Another concern is how the facts emerge.  For example, if it turns out that
Target knew about the breach long before it was disclosed publicly, knew
that personal information had been compromised, knew whose information had
been compromised, knew that the information was not encrypted, and was
under a legal obligation to notify affected individuals, then the
plaintiffs’ “failure to timely notify” will strengthen.

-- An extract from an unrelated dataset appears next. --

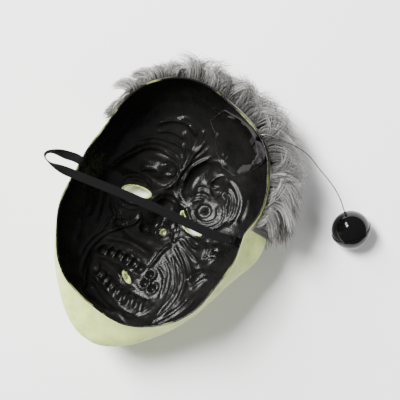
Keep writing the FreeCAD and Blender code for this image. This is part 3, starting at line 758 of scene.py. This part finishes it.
knit, shader = new_material("grey_knit", Roughness=0.95)
ribs = node(knit, "TexWave", Vector=laid_cloth(knit), Scale=160, Distortion=1.5).outputs["Fac"]
toned(knit, ribs, (0.0, (0.07, 0.068, 0.06)), (1.0, (0.16, 0.155, 0.14)), into=shader["Base Color"])
bumped(knit, ribs, 0.6, 0.0003)
backing.data.materials.append(knit)
thicken = backing.modifiers.new("cloth", "SOLIDIFY")
thicken.thickness = 0.0007
thicken.offset = 0
settled(backing)
shade_smooth(backing)
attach(backing, "mask")
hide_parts("wig_backing")

# ------------------------------------------------------------------ wig: locks of grey fur
# Long-pile faux fur, glued to the backing. Each lock is sixty wisps of bent hairs that share a curl, each
# wisp with its own grey, and painted shade darkens the hairs towards the root, where the pile shades itself.
# The hairs leave the backing under the rim, spread outwards and droop.
LOCKS = (
    (14, 27, 28.59, 0.7), (27, 41, 42.50, 0.25), (41, 54, 46.85, 0), (54, 67, 50.23, 0), (67, 80, 52.16, 0),
    (80, 94, 47.33, 0), (94, 108, 43.70, 0), (108, 121, 29.90, 0), (121, 133, 27.50, 0), (133, 140, 16.25, 0),
    (140, 147, 12.50, 0),
)  # from turn, to turn, the longest hair in mm, and how far the lock is swept round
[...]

Target also has to be concerned about trying to keep the focus where the
law requires it.  The plaintiffs’ lawyers are going to try to shift the
focus from what Target did (the sophisticated and complex information
security program Target likely had in place) to what Target could have done
(the one “error” Target made that could have prevented the breach).
 According to one study, 97% of breaches are avoidable (in hindsight)
through simple or intermediate controls.  Why is that important?  Because I
have little doubt that the plaintiffs’ lawyers will be able to find a
cybersecurity “expert” somewhere willing to testify that Target could have
done something that would have prevented the breach from occurring, thereby
trying to create an issue of fact as to the reasonableness of Target’s
conduct.  Target will need to try hard to keep the focus on the correct
legal standard.  The legal standard isn’t whether Target could have done
something to prevent the breach, but whether it acted reasonably to prevent
the breach.  In other words, the plaintiffs’ lawyers will try to persuade
the courts that liability should be determined by whether the breach was
preventable, and Target will try to keep the focus on the fact that it
adopted a highly sophisticated, expensive, and (for the most part) very
effective information security program and made the security of its
consumers’ information the highest priority.  If plaintiffs succeed in
shifting the focus away from the legal standard, every company should be
very concerned, because so many data breaches are, in hindsight,
preventable, which means that almost every company could face potential
liability if they suffer a breach.

So why should EVERY Company Care About These Lawsuits . . .

The lawsuits are premature, not well supported by precedent, and based
heavily on rank speculation as to the safeguards Target had in place and
how quickly it responded.  Despite these weaknesses, however, every company
should care about what happens to these lawsuits.  Target is a very large
company that undoubtedly had in place complex and sophisticated safeguards
to protect against this type of a data breach, and from what we know so
far, they notified affected individuals very quickly.  If there is anything
less than a dismissal or summary judgment entered in all of these cases,
then the proverbial blood will be in the water and we can expect the
floodgates of data breach litigation to open.  Almost every company that
suffers a data breach could be held liable because few are going to have
the level of security and response efforts that an organization like Target
has in place.

The public policy consequences of Target being held liable are significant.
 Companies will be less inclined to reveal breaches due to potential
liability exposure, so consumers will be less likely to know when their
information has been accessed, precluding them from responding adequately
to protect themselves.  Instead of investing resources into physical,
technical, and administrative safeguards that could improve the security of
consumers’ information, companies will be forced to spend their resources
on litigation costs, settlements, and awards to plaintiffs.  The
individuals who will benefit most won’t be the consumers (who could each
receive nominal awards for mitigation expenses), but the attorneys who will
reap significant attorney’s fees awards in class action lawsuits.  So what
happens to these lawsuits will be important to any company that collects,
stores, uses, and disposes of sensitive consumer information, which is
almost every company doing business in this modern economy.